Four years after seemingly bringing the Killer’s career to an end by having him retire, writer Matz (Alexis Nolent) and artist Luc Jacamon began collaborating again. Why is he back from the happy life that closed Vol. 2? Well the title story may be the shortest of the three included, but it translates from the Latin as “Way of Life”, and that’s as good an explanation as any.

In previous stories the Killer has explained his cold principles at length, and this collection opens with him breaking one and swithering about breaking another. It’s a case of slightly turning the tables on Matz’s part, and there’s a clever method of ensuring suspense, at least for anyone whose arrived here from the previous books. While this volume can be picked up and enjoyed without reference to earlier stories, the glances at a family photograph has a resonance that will be missed by new readers.
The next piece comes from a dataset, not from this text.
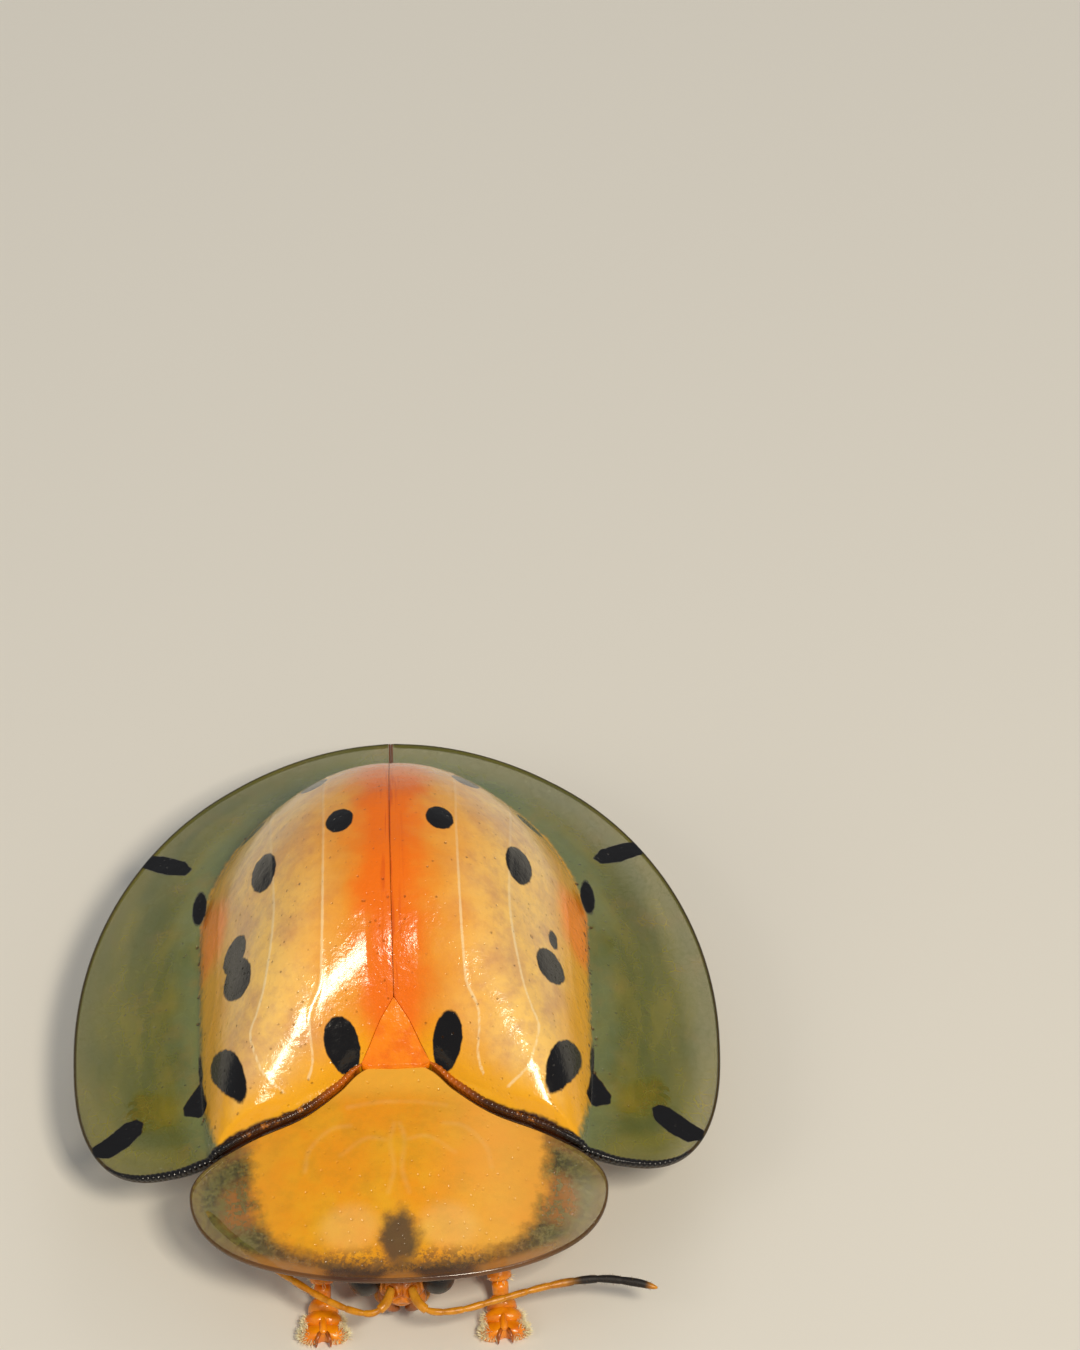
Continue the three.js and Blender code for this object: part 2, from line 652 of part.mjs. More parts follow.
// Coxa, hip, knee, ankle and toe of each leg: the front pair stands a little unevenly
const FRONT_LEFT = [[0.3, -2.3, 1.14], [1.1, -2.6, 1.1], [1.82, -2.86, 1.22], [1.9, -3.4, ANKLE_Z], [1.96, -4.3, 0.6]];
const FRONT_RIGHT = [[0.3, -2.3, 1.14], [1.0, -2.6, 1.1], [1.55, -2.86, 1.22], [1.54, -3.36, ANKLE_Z], [1.54, -4.3, 0.6]];
const MIDDLE = [[0.75, 1.5, 1.05], [1.75, 1.4, 1.04], [3.35, 1.15, 1.25], [4.25, 1.45, ANKLE_Z], [5.2, 1.55, 0.6]];
const HIND = [[0.6, 2.7, 1.05], [1.45, 3.0, 1.04], [2.75, 4.1, 1.28], [3.4, 5.1, ANKLE_Z], [4.0, 5.8, 0.6]];
leg("front_leg_left", 1, FRONT_LEFT);
leg("front_leg_right", -1, FRONT_RIGHT);
for (const [name, side] of [["left", 1], ["right", -1]]) {
  leg(`middle_leg_${name}`, side, MIDDLE);
  leg(`hind_leg_${name}`, side, HIND);
}

const FEELER_ROOT = [0.3, HEAD_Y - HEAD_HALF_DEPTH - GAP, 1.3];
antenna("antenna_left", 1, [
  FEELER_ROOT,
  [0.6, -4.58, 1.2],
  [1.15, -4.54, 1.18],
  [1.9, -4.32, 1.2],
  [2.9, -4.0, 1.18],
  [3.8, -3.86, 1.16],
  [4.5, -3.94, 1.12],
  [4.93, -4.06, 1.08],
]);
antenna("antenna_right", -1, [
  FEELER_ROOT,
  [0.58, -4.58, 1.2],
  [1.0, -4.48, 1.2],
  [1.55, -4.18, 1.24],
  [2.15, -3.72, 1.28],
  [2.8, -3.16, 1.32],
  [3.35, -2.6, 1.34],
  [3.75, -2.05, 1.34],
]);

// Origin under the middle of the bounding box, on the floor
const box = new THREE.Box3().setFromObject(beetle);
beetle.position.set(0, -(box.min.y + box.max.y) / 2, 0);

export default beetle;
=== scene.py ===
# %% [markdown]
# # Spotted tortoise beetle
# This lesson builds a life-size spotted tortoise beetle standing on a pale table.
# The solid model gives the frame: its box, its nodes and its one body.
# Every shape below is drawn in millimetres and turned into metres when its mesh is made.

# %% The frame
import math
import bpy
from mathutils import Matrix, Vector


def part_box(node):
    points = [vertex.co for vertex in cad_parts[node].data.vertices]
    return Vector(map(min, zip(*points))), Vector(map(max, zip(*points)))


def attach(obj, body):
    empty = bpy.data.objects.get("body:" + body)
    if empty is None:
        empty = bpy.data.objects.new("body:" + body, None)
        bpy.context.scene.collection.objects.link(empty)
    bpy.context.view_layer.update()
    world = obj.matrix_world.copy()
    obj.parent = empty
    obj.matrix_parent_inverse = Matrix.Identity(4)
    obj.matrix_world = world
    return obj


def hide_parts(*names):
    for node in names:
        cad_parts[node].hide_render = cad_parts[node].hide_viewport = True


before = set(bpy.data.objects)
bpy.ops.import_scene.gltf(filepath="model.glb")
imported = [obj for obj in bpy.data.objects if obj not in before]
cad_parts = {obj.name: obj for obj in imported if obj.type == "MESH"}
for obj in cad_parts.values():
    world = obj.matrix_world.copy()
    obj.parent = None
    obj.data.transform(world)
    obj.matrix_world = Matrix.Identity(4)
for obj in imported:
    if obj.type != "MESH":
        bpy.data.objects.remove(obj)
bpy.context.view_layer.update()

from types import SimpleNamespace

import bpy
import numpy as np
from mathutils import Matrix, Vector

MM = 1000.0  # millimetres in a metre
CASE_APEX_Y = 9.5  # rear tip of the wing cases in the drawings
# drawings have y = 0 at the front edge of the wing cases; the frame has it under the middle
SHIFT_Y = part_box("wing_case_left")[1].y * MM - CASE_APEX_Y
print("nodes", len(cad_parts), "drawing moved along y by", round(SHIFT_Y, 4), "mm")

# %% [markdown]
# ## Measures of the shell
# The wing cases have a domed disc and a wide flat margin, and a low half-round shield lies in
# front of them. A light scan of a pinned beetle could give these forms, but a few measures are
# easier to steer, and the same ones shaped the solid model.

# %% Measures of the shell
CASE_HALF_WIDTH, CASE_WIDEST_Y = 6.35, 1.7
LOBE_X, LOBE_Y, LOBE_POWER, SEAM_START_X = 4.4, -1.86, 2.6, 0.5
DISC_HALF_WIDTH, DISC_WAIST, DISC_REAR = 3.85, 0.25, 4.8
DOME_Y, DOME_HEIGHT, DOME_POWER, SHOULDER_POWER = 3.6, 3.35, 2.4, 6.0
FRONT_SHARE, FRONT_CURVE = 0.24, 2.0
MARGIN_Z, MARGIN_REAR_DROP, MARGIN_SLOPE, MARGIN_LIFT = 2.35, 0.15, 0.3, 0.025
SHIELD_HALF_WIDTH, SHIELD_WIDEST_Y, SHIELD_FRONT_Y = 4.05, -2.35, -4.58
SHIELD_FRONT_Z, SHIELD_REAR_Z, SHIELD_REAR_Y, SHIELD_CORNER_X = 2.2, 3.15, -0.05, 3.3
SHIELD_POWER, SHIELD_TILT, SHIELD_SIDE_DROP, SHIELD_BULGE = 2.1, 1.3, 0.4, 0.25
SUTURE_X = 0.0015  # half the slit between the wing cases
CASE_GAP = 0.06  # the wing cases stay this far behind the line that they share with the shield
RIM = 0.05  # radius of a plate's rounded edge
RELIEF = 0.02  # room under the solid's surface for ridges and lumps
print("shell", 2 * CASE_HALF_WIDTH, "mm wide and", round(CASE_APEX_Y - SHIELD_FRONT_Y, 2), "mm long")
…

As before, the three stories stand well enough alone, but threads carry on through all three. It’s been established that Venezuela is the Killer’s home of choice, and the real world political attitudes to the country in 2007 run throughout Modus Vivendi. ‘Ordinary Mortals’ takes place in Cuba, and Matz uses the political situation there to point out some of the hypocrisies of the Western world, and how political expedience trumps justice. It ties into a theme of the Killer being allocated targets designed to bring about political destabilisation, but the lecture’s length eventually becomes hectoring. The theme differentiates these stories from the earlier work, ensuring the series doesn’t just repeat itself, but also demands more of the reader as Matz displays his global political knowledge.

Jacamon’s art is as polished as it’s been over the previous two volumes. Most of the action takes place in Latin America and he brings assorted places to vivid life, most prominently Havana, while also keeping the Killer unknowable behind his distinctive shades. Meaningfully, though, he occasionally frames a panel to permit a glimpse at the eyes behind the lenses. Each volume includes moments of artistic experimentation, and Jacamon’s technique of digitally fracturing the art when a rush of action kicks in isn’t one of the more appealing.
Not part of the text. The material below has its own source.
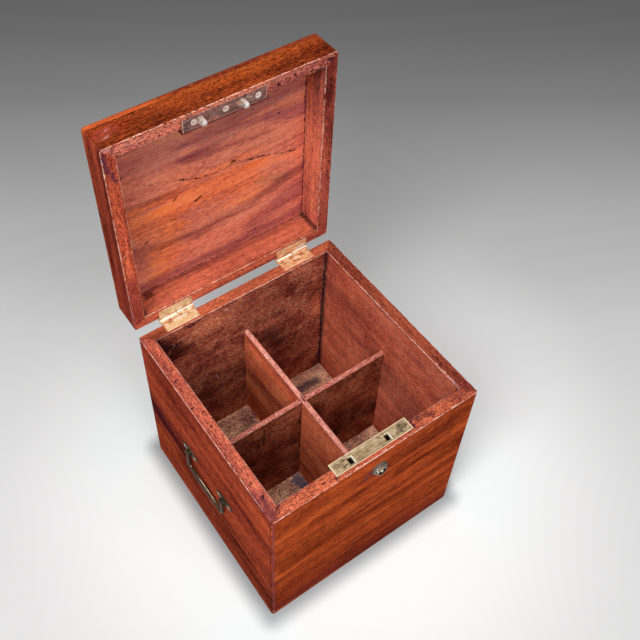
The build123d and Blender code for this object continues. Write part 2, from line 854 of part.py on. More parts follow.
os.makedirs("parts", exist_ok=True)
for name, shape in nodes.items():
    export_step(shape, os.path.join("parts", name + ".step"))

print("pivot", pivot_y, pivot_z)
print("barrel axis", barrel_x, barrel_z, "bolt travel", round(bolt_travel, 4))
print("handle pivot", -half_width - handle_pivot_standoff, handle_pivot_height)
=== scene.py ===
import json
import math
import bpy
from mathutils import Matrix, Vector

# Looks for the mahogany decanter box. Metres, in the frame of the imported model.

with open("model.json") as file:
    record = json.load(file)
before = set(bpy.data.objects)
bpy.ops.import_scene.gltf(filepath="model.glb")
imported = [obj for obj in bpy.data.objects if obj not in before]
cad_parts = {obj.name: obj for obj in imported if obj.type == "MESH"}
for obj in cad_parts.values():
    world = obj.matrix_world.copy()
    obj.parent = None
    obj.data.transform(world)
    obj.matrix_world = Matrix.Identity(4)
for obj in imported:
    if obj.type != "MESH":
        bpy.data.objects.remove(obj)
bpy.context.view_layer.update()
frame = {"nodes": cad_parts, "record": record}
nodes = frame["nodes"]

# Sizes that the materials need, in metres
HALF_W = 0.1145
HALF_D = 0.115
TOP = 0.211
BOARD = 0.0127
INNER_W = HALF_W - BOARD
INNER_D = HALF_D - BOARD
DIVIDER_TOP = 0.151
LID_FACE = 0.12005
LID_PANEL = 0.14755
LID_BACK = 0.15405
LID_LOW = 0.21605
LID_HIGH = 0.44605
LID_MID = (LID_LOW + LID_HIGH) / 2

# Where a look starts and where it is full, in metres from a face, and the soft edge of a ring
RIM_FADE = (0.0009, 0.0003)
INSIDE_FADE = (0.0012, 0.0006)
PANEL_FADE = (0.0008, 0.0004)
DIVIDER_FADE = (0.0030, 0.0014)
RING_EDGE = 0.00025

# Planes that marks lie in: an axis, and a place on it in millimetres
FRONT = (1, -115)
LEFT = (0, -114.5)
RIM = (2, 211)
IN_RIGHT = (0, 101.8)
IN_BACK = (1, 102.3)
CELL_FLOOR = (2, 6)
LONG_FACE = (0, -2.8)
CROSS_FACE = (1, -2.8)
DIVIDER_EDGE = (2, 151)
LID_RIM = (1, 120)
LID_EDGE = (2, 446)
LID_IN_BACK = (2, 228.8)
PANEL = (1, 147.5)
LID_TOP = (1, 153)
LINK_PLATE = (1, 120.2)

# Kinds of marks on the wood
PAINT = "paint"
STAIN = "stain"
SHADE = "shade"

# Tints of marks: factors for shades, display values for stains and paint
DARK = (0.42, 0.36, 0.44)
DUSK = (0.62, 0.56, 0.78)
GLOW = (1.35, 1.55, 1.3)
INK = (44, 26, 36)
SOOT = (40, 16, 14)
MAUVE = (138, 76, 86)
PALE = (232, 176, 158)
# Tints for painted highlights on the metal's edges, then for dirt on the metal
EDGE_HIGHLIGHT = (255, 236, 196)
GLEAM = (255, 246, 226)
DIRT = (70, 52, 44)


def srgb(r, g, b):
    """A linear colour from display values of 0 to 255."""
    linear = []
    for v in (r, g, b):
        v = v / 255
        linear.append(v / 12.92 if v <= 0.04045 else ((v + 0.055) / 1.055) ** 2.4)
    return (*linear, 1.0)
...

A second connecting thread between these stories is the Killer’s own life being endangered. He suspects who’s ultimately behind the assassinations he’s being paid to commit, but his isn’t a career where knocking such people back is an option. He’s strangely uncomfortable, which isn’t the ice cold killer we’re used to, and a bombshell leads into ‘The Natural Order of Things’. Matz doesn’t immediately pick up on this, but it’s eventually revealed as complicating an already complex situation even further.
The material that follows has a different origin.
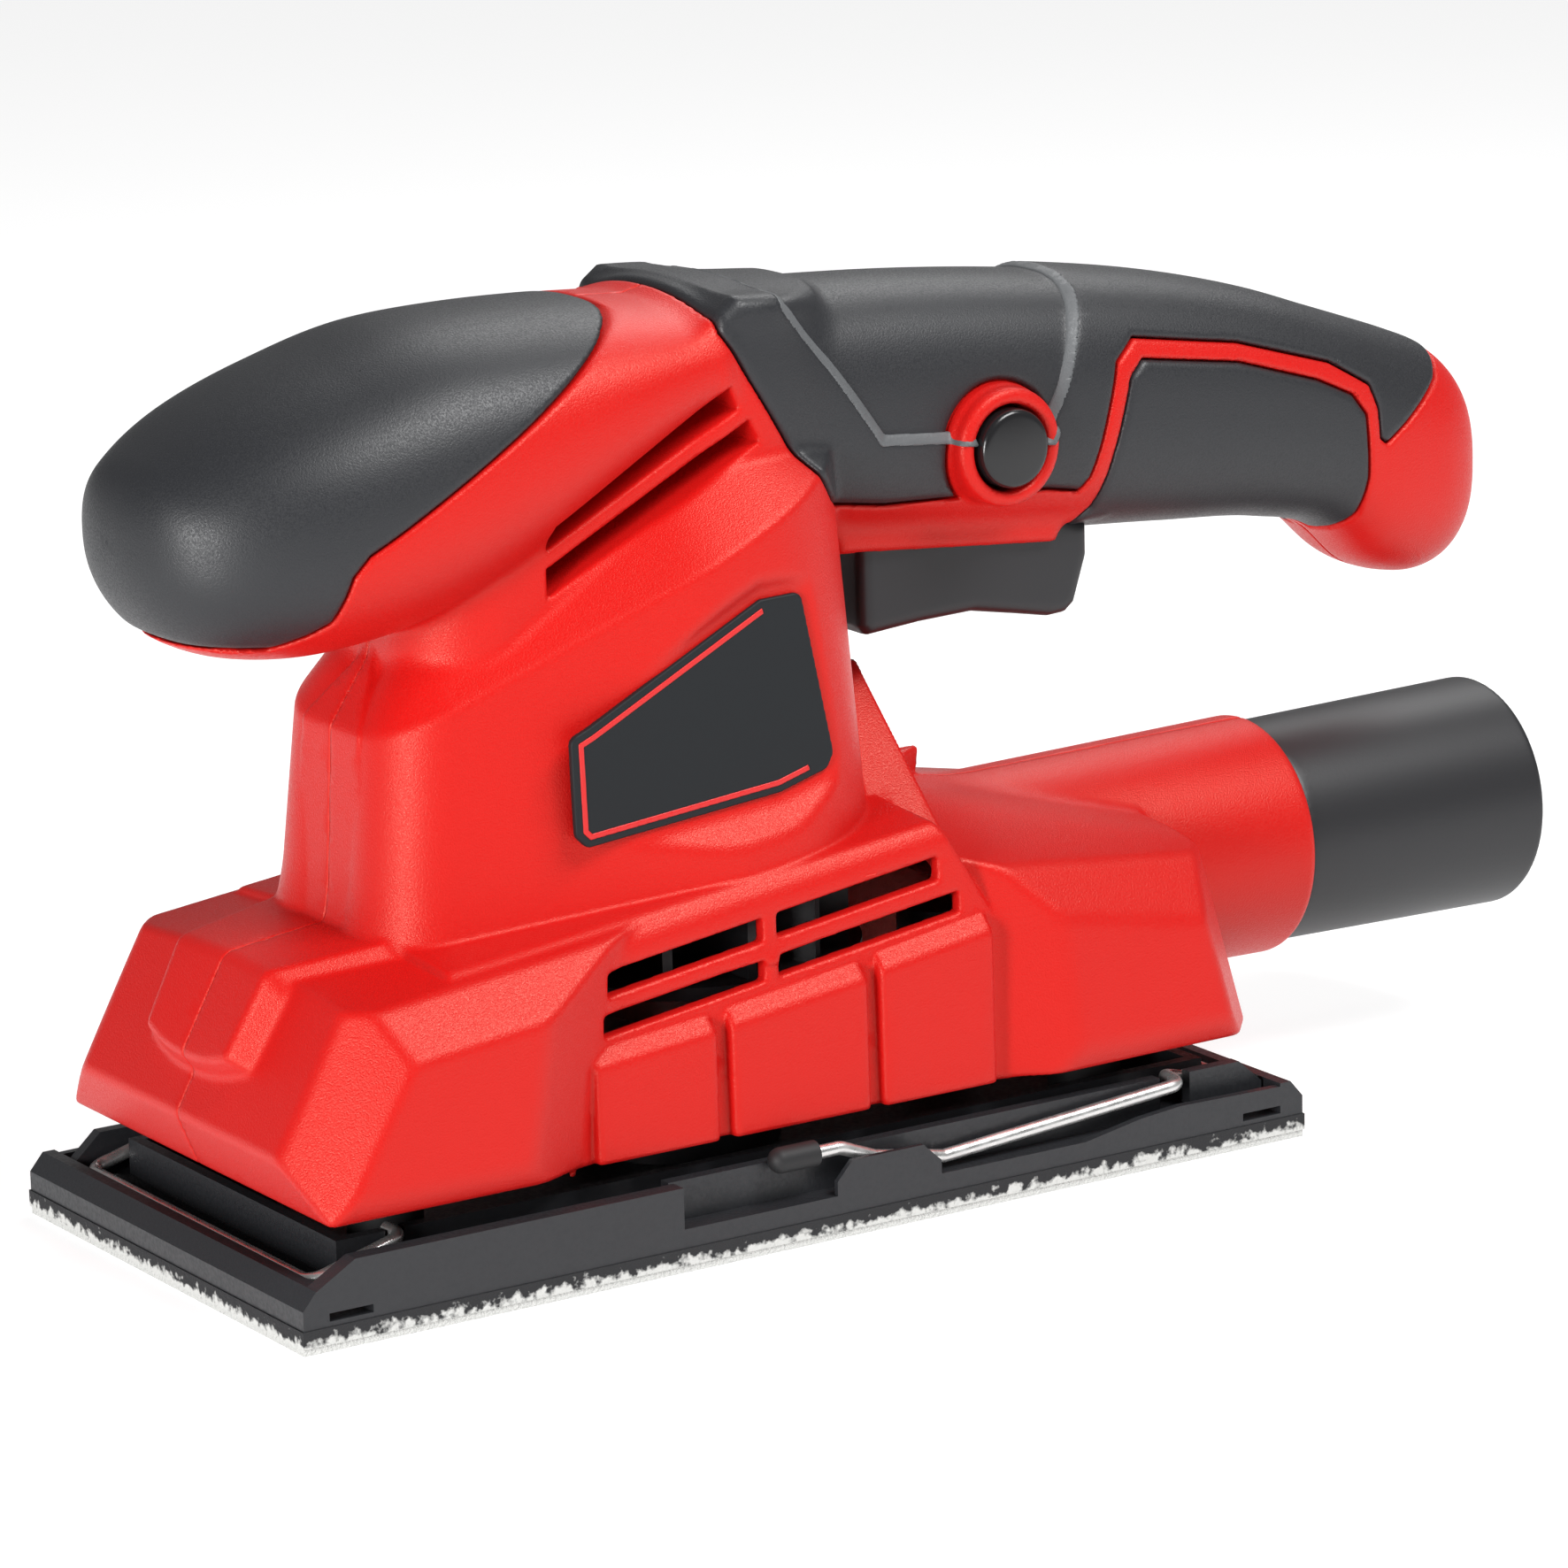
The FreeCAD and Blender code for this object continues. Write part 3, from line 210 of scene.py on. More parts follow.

While still entertaining, the massive injection of real politics has upset a delicate balance. Instead of being the story of an amoral killer explaining his philosophies while going about his business, he’s now a man hunted as well as hunting, but because Matz and Jacamon have previously done their job so well, there’s tension, but not accompanied by any great sympathy. An abrupt ending leads into Vol. 4: Unfair Competition, with which this is combined as the second Killer Omnibus, and they’re also found with other content in the first volume of The Complete The Killer.